-- Start INPUT --
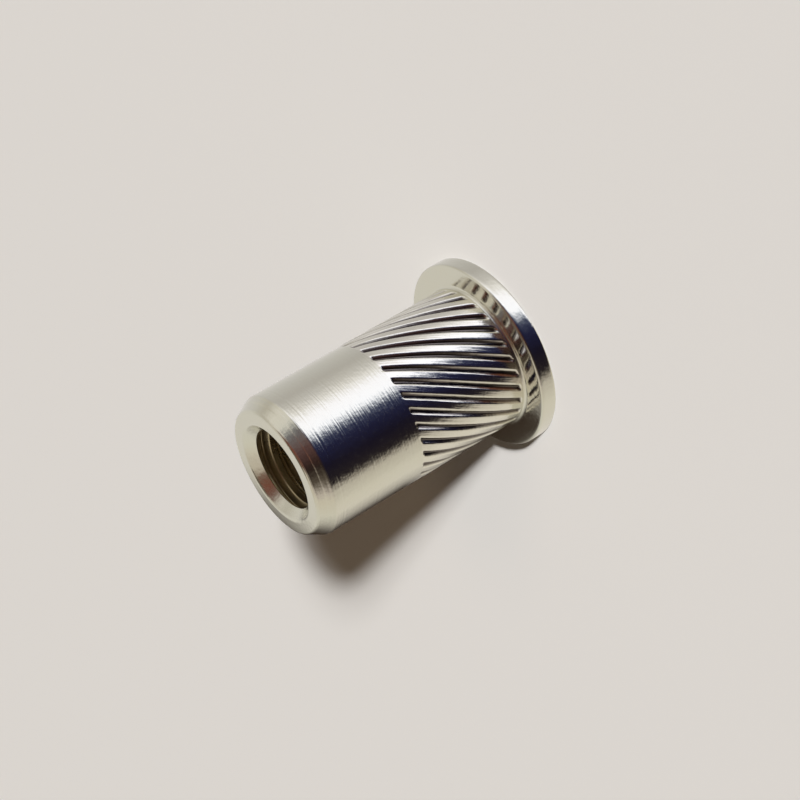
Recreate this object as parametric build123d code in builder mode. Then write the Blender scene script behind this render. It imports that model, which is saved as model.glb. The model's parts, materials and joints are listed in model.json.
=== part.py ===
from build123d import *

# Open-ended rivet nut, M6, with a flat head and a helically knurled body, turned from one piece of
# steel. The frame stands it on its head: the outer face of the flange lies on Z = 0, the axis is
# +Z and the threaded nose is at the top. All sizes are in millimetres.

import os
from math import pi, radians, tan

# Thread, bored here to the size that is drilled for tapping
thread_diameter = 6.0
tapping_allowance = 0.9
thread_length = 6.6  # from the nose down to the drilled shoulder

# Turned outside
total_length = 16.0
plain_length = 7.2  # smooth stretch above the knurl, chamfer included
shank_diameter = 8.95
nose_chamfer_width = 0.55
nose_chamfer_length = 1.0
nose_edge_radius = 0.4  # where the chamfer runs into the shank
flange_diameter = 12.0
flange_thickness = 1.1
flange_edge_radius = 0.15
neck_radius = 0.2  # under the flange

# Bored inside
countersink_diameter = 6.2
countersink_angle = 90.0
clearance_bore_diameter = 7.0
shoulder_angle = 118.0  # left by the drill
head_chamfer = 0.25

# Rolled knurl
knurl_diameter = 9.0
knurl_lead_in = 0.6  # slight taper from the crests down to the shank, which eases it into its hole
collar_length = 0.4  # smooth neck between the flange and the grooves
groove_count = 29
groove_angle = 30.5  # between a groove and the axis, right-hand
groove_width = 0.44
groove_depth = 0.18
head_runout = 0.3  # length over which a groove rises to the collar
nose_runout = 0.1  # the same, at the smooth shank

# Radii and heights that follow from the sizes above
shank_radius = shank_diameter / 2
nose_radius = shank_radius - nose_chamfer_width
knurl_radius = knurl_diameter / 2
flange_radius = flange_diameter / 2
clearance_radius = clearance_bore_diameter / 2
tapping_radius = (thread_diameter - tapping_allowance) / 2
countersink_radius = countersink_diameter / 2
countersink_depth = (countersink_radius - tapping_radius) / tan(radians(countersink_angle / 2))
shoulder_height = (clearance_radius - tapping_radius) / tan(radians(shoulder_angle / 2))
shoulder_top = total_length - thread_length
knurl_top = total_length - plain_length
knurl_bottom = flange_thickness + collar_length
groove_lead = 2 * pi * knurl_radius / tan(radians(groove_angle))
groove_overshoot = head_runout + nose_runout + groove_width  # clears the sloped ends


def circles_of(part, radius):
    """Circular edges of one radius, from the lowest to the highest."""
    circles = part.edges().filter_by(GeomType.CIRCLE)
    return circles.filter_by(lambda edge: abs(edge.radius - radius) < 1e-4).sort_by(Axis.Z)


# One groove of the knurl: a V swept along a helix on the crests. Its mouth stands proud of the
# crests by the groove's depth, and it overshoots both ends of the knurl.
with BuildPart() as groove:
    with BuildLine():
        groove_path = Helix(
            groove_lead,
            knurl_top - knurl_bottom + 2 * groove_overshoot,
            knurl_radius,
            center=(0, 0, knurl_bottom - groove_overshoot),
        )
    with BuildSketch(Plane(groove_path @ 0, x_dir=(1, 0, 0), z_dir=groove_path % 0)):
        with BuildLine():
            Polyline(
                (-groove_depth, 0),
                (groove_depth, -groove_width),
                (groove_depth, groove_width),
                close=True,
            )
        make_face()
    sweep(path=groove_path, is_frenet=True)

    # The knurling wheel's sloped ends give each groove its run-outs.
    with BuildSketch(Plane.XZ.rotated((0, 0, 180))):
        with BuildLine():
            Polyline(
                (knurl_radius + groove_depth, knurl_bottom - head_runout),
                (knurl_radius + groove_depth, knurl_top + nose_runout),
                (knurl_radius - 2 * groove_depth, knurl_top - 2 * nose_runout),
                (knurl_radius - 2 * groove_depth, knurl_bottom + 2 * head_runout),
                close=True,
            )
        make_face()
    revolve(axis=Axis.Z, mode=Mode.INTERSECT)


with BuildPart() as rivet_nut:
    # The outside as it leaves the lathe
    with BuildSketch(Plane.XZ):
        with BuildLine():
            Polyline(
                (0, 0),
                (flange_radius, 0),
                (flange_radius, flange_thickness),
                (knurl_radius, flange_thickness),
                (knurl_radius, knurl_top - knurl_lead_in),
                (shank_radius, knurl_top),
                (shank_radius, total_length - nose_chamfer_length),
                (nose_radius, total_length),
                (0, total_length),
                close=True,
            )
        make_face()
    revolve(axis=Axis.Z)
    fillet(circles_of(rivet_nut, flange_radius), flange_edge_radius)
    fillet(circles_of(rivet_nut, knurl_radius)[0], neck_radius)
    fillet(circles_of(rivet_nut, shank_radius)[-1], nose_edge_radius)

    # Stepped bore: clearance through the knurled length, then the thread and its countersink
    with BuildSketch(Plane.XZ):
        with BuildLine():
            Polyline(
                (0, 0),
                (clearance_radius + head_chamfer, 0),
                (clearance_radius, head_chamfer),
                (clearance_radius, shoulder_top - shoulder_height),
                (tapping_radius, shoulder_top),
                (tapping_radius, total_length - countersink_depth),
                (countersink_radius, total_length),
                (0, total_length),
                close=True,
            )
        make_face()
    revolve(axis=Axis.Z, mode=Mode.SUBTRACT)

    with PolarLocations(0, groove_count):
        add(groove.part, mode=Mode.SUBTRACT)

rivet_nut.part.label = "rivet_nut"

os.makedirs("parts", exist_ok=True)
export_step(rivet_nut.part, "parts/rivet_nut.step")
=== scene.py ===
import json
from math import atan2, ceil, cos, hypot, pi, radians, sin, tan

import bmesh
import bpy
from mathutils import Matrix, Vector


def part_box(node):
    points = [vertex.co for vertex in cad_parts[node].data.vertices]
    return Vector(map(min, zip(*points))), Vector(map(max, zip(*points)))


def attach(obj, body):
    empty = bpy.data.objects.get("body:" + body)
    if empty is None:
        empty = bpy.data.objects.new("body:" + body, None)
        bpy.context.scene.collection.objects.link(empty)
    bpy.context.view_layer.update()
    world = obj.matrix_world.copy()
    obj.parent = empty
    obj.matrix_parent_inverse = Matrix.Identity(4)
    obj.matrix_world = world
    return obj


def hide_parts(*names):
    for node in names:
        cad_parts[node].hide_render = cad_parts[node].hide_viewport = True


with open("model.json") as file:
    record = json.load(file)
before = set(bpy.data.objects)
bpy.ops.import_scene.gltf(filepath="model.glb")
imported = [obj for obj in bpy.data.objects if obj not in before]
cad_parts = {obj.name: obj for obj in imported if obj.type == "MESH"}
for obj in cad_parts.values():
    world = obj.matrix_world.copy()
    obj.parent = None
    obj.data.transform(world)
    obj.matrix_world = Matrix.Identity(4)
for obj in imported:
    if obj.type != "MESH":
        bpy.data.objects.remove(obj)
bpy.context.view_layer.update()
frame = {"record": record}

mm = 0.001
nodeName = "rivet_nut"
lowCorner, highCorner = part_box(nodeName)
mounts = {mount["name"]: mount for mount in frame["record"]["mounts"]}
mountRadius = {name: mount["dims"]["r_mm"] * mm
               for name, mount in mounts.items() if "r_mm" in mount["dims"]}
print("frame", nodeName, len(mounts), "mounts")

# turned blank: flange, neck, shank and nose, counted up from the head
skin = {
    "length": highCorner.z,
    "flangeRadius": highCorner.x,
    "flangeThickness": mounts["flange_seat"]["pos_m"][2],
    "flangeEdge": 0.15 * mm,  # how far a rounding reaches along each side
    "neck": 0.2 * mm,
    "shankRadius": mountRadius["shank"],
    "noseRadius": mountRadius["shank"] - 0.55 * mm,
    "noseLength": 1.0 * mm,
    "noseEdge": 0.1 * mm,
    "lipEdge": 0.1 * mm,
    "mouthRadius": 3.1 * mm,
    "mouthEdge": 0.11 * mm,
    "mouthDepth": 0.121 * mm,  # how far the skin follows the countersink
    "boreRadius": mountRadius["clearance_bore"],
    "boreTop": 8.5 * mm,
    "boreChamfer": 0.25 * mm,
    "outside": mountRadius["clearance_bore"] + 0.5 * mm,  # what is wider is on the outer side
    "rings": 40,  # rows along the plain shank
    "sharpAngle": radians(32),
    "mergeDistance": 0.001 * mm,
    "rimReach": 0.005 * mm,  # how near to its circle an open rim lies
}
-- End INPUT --
-- Start INPUT --
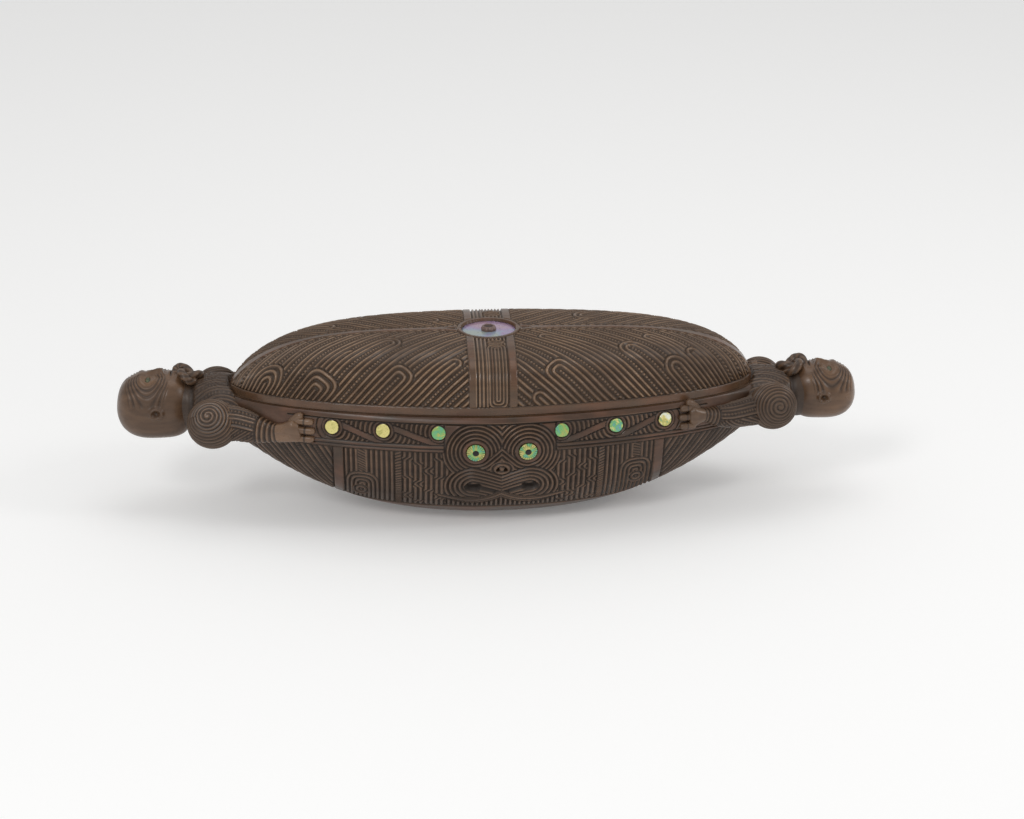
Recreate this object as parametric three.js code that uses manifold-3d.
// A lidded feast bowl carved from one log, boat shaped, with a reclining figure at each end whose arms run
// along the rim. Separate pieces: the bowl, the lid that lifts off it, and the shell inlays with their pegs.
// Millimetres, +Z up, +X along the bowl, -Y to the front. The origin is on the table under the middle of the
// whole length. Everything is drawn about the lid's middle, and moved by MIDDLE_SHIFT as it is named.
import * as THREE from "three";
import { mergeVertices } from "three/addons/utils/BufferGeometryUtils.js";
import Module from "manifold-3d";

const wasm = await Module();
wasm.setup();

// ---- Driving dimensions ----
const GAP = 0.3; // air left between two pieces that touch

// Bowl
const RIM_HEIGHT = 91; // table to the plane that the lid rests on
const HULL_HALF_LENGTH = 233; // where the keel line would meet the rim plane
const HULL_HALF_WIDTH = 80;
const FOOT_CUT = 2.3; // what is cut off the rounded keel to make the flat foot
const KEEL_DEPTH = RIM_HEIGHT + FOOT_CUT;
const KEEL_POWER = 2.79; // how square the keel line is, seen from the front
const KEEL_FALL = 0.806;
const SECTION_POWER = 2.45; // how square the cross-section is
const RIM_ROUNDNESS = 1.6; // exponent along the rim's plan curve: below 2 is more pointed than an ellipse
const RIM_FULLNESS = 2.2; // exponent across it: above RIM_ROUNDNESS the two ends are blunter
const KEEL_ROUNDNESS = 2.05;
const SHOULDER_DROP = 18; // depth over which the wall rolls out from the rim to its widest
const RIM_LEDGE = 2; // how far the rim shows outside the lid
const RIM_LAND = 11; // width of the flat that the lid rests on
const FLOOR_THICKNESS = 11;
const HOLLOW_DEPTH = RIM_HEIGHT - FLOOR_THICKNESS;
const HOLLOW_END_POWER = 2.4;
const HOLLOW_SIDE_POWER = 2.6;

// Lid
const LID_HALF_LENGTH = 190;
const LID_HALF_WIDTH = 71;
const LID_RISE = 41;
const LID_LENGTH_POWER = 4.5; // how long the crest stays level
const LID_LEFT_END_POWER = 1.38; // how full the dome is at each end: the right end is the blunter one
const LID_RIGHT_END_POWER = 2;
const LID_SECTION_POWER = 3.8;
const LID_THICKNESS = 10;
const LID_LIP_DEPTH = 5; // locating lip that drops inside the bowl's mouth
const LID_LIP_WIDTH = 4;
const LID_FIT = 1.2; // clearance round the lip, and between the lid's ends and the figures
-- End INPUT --
TASK DESCRIPTION:
Please return, exactly as they appear, the lines starting at the one that contains "Recreate this object as parametric three.js" and ending at the one that contains "const HOLLOW_SIDE_POWER = 2.6;".

EXERCISE SOLUTION:
Recreate this object as parametric three.js code that uses manifold-3d.
// A lidded feast bowl carved from one log, boat shaped, with a reclining figure at each end whose arms run
// along the rim. Separate pieces: the bowl, the lid that lifts off it, and the shell inlays with their pegs.
// Millimetres, +Z up, +X along the bowl, -Y to the front. The origin is on the table under the middle of the
// whole length. Everything is drawn about the lid's middle, and moved by MIDDLE_SHIFT as it is named.
import * as THREE from "three";
import { mergeVertices } from "three/addons/utils/BufferGeometryUtils.js";
import Module from "manifold-3d";

const wasm = await Module();
wasm.setup();

// ---- Driving dimensions ----
const GAP = 0.3; // air left between two pieces that touch

// Bowl
const RIM_HEIGHT = 91; // table to the plane that the lid rests on
const HULL_HALF_LENGTH = 233; // where the keel line would meet the rim plane
const HULL_HALF_WIDTH = 80;
const FOOT_CUT = 2.3; // what is cut off the rounded keel to make the flat foot
const KEEL_DEPTH = RIM_HEIGHT + FOOT_CUT;
const KEEL_POWER = 2.79; // how square the keel line is, seen from the front
const KEEL_FALL = 0.806;
const SECTION_POWER = 2.45; // how square the cross-section is
const RIM_ROUNDNESS = 1.6; // exponent along the rim's plan curve: below 2 is more pointed than an ellipse
const RIM_FULLNESS = 2.2; // exponent across it: above RIM_ROUNDNESS the two ends are blunter
const KEEL_ROUNDNESS = 2.05;
const SHOULDER_DROP = 18; // depth over which the wall rolls out from the rim to its widest
const RIM_LEDGE = 2; // how far the rim shows outside the lid
const RIM_LAND = 11; // width of the flat that the lid rests on
const FLOOR_THICKNESS = 11;
const HOLLOW_DEPTH = RIM_HEIGHT - FLOOR_THICKNESS;
const HOLLOW_END_POWER = 2.4;
const HOLLOW_SIDE_POWER = 2.6;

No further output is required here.